What mattered most for Father was that things we
re neat and tidy, and Christmas Eve was a mess. It was a struggle getting a tree into the living room, and when we got home from church we would lay the table and have a nice time decorating the tree according to fixed rules that involved a minimum of damage and of fire risk. He placed a bucket of water beside the tree, fetched the boxes of Christmas decorations up from the cellar and laid them all out on the bureau, the golden balls one side and the silver ones the other. Then he counted the candle-holders and took the same number of candles out from the stash in the cupboard – there were enough to last for the next hundred years – and hung them on the tree. It was not a Danish Christmas tree full of all sorts of paper decorations and flags and strewn with glitter that – Mother snorted – looked so cheap. The glass balls and the candle-holders hung in ordered rows on our Christmas tree, which was so German that it hurt, and as the crowning glory Father placed a star made of steel at the top.
After Christmas dinner and pudding Father lit the candles in the living room – it was dangerous and made a mess and gave such poor light you couldn’t see a thing – and then it was time for presents – ‘Bescherung’ – and we were summoned to the Christmas tree.

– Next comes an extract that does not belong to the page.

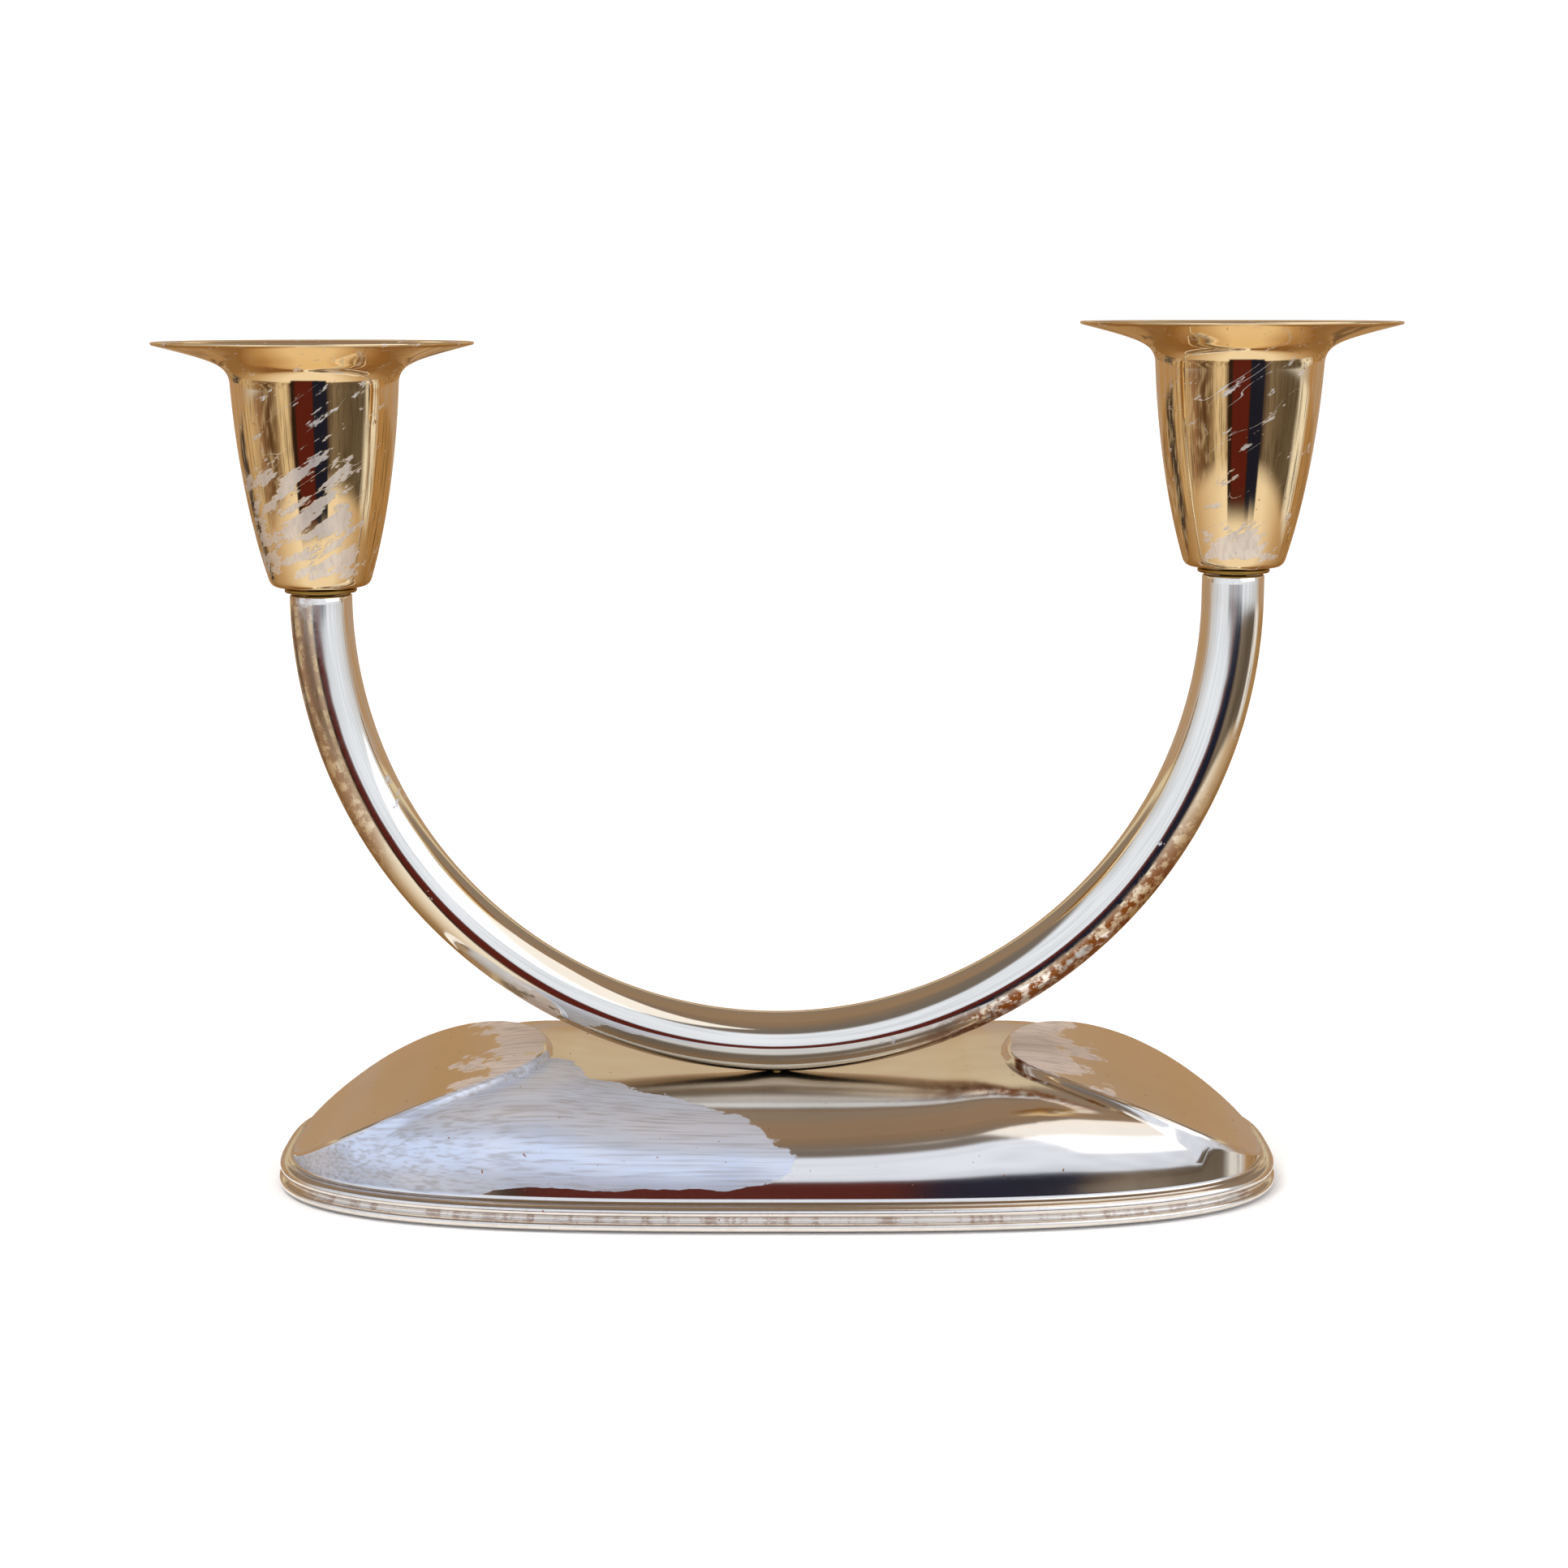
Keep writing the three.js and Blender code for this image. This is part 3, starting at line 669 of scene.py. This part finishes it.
def arm_tube():
    """A hollow tube: the outside from one end to the other, then the bore back again."""
    total = LEG["left"] + math.pi * ARC_RADIUS + LEG["right"]
    soft, end_radius = TUBE_END_ROUNDING, TUBE_RADIUS - TUBE_END_ROUNDING
    stations = [(0, end_radius), (soft, TUBE_RADIUS)]
    stations += [(total * i / TUBE_STEPS, TUBE_RADIUS) for i in range(1, TUBE_STEPS)]
    stations += [(total - soft, TUBE_RADIUS), (total, end_radius)]
    stations += [(total * (1 - i / BORE_STEPS), TUBE_BORE_RADIUS) for i in range(BORE_STEPS + 1)]
    rings = [tube_ring(along, radius) for along, radius in stations]
    piece = add_piece("bent_tube_arm", *skin(rings, closed_along=True), drawn_silver_tube())
    weld(piece)
    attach(piece, "stand")
    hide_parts("arm_tube")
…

‘Ach! Wie schön!’ said Grandmother.
Mother provided accompaniment on her accordion as we stood in a row and sang carols in German and Danish and German again, and admired the tree glittering in the darkness on this one occasion of the year when Father pulled out the plug. Eventually the moment arrived. We had got to the presents, and they were nearly all for me. Mother got cheroots and vodka and a cheque from Father, and Father got a sweater that was the right size and not itchy and was just like the one he had already. I cannot remember what Grandmother was given, but it was all over quickly and we sat there looking at the tree – Mother lit a cheroot and poured herself a vodka. Father fished out the key and opened the lid of the gramophone in the large mahogany radiogram and put on a record with the Wiener Sängerknaben, and we listened to the choir of boys my age singing ‘Kling Glöckchen, Klingelingeling’.